▶ [Task goal]
Take the data below and extract the lines from the one with "trip_lever(inner, steel)" to the one with "record = json.load(file)", inclusive, exactly as written.

▶ [Data]
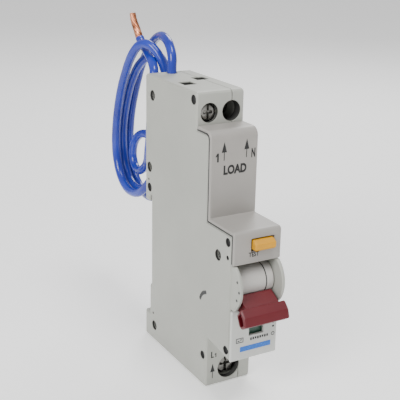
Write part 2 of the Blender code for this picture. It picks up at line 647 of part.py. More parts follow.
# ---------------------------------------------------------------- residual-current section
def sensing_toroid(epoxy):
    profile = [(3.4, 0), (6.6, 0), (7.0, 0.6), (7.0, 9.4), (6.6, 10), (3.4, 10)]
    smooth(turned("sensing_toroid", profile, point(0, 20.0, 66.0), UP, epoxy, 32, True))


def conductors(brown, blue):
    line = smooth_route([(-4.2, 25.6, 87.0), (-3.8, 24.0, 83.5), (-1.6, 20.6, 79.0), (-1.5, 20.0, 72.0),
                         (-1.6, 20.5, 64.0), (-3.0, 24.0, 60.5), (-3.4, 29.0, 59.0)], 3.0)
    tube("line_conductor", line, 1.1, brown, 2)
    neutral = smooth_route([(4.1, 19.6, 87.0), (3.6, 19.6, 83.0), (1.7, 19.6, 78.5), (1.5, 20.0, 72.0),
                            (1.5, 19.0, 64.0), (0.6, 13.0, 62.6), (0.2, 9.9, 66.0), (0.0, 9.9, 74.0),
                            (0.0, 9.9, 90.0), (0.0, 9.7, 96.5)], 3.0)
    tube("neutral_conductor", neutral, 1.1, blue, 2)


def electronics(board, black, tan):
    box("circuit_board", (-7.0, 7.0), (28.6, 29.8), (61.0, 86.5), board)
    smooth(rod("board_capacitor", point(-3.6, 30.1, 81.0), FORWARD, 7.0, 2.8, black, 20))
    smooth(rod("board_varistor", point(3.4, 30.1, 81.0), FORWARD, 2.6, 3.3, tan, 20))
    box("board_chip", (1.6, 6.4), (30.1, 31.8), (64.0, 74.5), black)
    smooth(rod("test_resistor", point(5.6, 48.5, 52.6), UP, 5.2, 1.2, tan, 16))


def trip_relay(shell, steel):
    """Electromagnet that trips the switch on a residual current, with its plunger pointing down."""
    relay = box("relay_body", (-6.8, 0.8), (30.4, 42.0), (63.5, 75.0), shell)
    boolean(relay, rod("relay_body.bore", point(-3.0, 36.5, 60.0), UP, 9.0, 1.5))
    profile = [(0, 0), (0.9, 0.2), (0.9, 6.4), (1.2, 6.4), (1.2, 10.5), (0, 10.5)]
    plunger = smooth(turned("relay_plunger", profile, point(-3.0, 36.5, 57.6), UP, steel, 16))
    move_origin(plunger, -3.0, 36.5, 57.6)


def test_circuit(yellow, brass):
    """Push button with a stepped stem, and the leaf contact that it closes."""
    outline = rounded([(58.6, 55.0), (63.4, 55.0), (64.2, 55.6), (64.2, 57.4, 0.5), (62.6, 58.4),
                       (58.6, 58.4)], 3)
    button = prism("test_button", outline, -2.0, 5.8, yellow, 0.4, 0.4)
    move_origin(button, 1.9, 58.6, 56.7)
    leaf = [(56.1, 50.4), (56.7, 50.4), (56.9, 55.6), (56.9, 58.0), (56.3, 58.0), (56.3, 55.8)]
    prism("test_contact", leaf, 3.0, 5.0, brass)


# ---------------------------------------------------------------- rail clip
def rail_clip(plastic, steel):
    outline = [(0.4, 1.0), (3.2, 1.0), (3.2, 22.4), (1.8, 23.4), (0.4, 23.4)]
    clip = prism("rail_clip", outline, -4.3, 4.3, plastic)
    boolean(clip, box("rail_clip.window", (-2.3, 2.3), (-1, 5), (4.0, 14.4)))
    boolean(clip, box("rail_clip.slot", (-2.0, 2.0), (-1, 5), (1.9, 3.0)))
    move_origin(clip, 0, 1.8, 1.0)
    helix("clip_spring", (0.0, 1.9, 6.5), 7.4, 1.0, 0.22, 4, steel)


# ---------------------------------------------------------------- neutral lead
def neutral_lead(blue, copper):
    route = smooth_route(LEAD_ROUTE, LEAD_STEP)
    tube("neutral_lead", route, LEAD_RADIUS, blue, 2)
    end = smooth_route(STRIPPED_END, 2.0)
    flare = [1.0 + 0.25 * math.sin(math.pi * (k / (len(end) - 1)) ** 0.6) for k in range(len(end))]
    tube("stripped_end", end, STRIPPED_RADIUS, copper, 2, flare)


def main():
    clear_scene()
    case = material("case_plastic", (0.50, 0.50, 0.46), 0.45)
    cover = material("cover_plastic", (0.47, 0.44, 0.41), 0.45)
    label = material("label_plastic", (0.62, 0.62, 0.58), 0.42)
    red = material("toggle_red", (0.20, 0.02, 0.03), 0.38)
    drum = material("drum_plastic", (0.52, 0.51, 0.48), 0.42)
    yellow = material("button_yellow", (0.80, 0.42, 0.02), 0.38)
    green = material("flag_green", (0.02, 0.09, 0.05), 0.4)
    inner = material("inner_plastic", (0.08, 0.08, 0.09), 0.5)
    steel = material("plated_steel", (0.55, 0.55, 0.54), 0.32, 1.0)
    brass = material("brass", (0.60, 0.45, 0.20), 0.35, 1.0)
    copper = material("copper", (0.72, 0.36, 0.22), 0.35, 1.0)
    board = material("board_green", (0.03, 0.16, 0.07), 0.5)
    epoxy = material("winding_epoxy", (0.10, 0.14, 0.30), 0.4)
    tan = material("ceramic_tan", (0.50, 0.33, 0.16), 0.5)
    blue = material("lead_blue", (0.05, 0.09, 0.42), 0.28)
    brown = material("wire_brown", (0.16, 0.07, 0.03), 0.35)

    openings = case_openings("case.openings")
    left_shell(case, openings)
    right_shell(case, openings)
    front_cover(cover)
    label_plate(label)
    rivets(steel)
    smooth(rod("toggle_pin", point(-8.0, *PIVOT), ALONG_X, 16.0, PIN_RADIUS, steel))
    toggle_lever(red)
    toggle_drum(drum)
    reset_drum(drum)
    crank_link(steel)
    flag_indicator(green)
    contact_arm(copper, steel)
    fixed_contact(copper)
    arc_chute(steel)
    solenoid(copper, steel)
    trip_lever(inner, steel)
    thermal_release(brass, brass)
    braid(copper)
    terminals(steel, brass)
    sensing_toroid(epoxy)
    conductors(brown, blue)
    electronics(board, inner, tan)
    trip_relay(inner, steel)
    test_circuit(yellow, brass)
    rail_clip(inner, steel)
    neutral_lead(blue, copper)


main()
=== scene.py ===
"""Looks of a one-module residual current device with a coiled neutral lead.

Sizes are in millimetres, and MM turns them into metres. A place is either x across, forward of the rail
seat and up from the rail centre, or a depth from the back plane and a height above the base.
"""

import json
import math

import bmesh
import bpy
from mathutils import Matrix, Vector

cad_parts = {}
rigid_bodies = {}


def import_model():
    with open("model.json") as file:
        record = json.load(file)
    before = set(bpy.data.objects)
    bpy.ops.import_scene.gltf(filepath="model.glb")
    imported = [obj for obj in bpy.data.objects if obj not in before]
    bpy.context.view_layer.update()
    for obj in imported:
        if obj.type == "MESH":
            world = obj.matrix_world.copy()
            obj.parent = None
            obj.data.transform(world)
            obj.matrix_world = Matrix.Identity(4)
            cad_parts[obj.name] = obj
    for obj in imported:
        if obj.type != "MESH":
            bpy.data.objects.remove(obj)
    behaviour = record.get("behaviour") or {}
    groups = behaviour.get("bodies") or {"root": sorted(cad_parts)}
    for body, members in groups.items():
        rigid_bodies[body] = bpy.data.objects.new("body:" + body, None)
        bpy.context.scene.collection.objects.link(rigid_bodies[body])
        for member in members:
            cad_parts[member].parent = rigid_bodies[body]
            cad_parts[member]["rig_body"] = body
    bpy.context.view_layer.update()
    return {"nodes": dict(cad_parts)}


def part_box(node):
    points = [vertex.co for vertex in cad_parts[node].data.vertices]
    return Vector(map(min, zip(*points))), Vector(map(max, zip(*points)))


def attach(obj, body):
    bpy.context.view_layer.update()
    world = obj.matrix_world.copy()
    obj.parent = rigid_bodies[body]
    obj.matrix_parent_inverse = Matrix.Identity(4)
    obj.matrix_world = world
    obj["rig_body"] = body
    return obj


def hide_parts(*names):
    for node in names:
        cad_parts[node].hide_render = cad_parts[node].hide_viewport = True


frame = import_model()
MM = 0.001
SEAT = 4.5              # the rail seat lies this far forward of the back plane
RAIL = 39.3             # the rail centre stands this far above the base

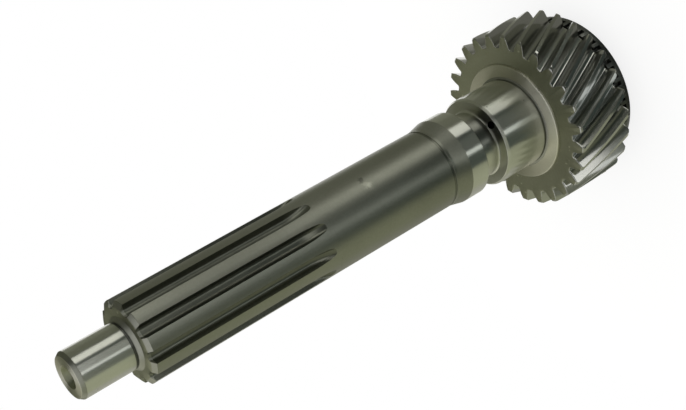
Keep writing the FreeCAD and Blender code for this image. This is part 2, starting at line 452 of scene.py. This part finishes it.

▶ [Complete answer]
    trip_lever(inner, steel)
    thermal_release(brass, brass)
    braid(copper)
    terminals(steel, brass)
    sensing_toroid(epoxy)
    conductors(brown, blue)
    electronics(board, inner, tan)
    trip_relay(inner, steel)
    test_circuit(yellow, brass)
    rail_clip(inner, steel)
    neutral_lead(blue, copper)


main()
=== scene.py ===
"""Looks of a one-module residual current device with a coiled neutral lead.

Sizes are in millimetres, and MM turns them into metres. A place is either x across, forward of the rail
seat and up from the rail centre, or a depth from the back plane and a height above the base.
"""

import json
import math

import bmesh
import bpy
from mathutils import Matrix, Vector

cad_parts = {}
rigid_bodies = {}


def import_model():
    with open("model.json") as file:
        record = json.load(file)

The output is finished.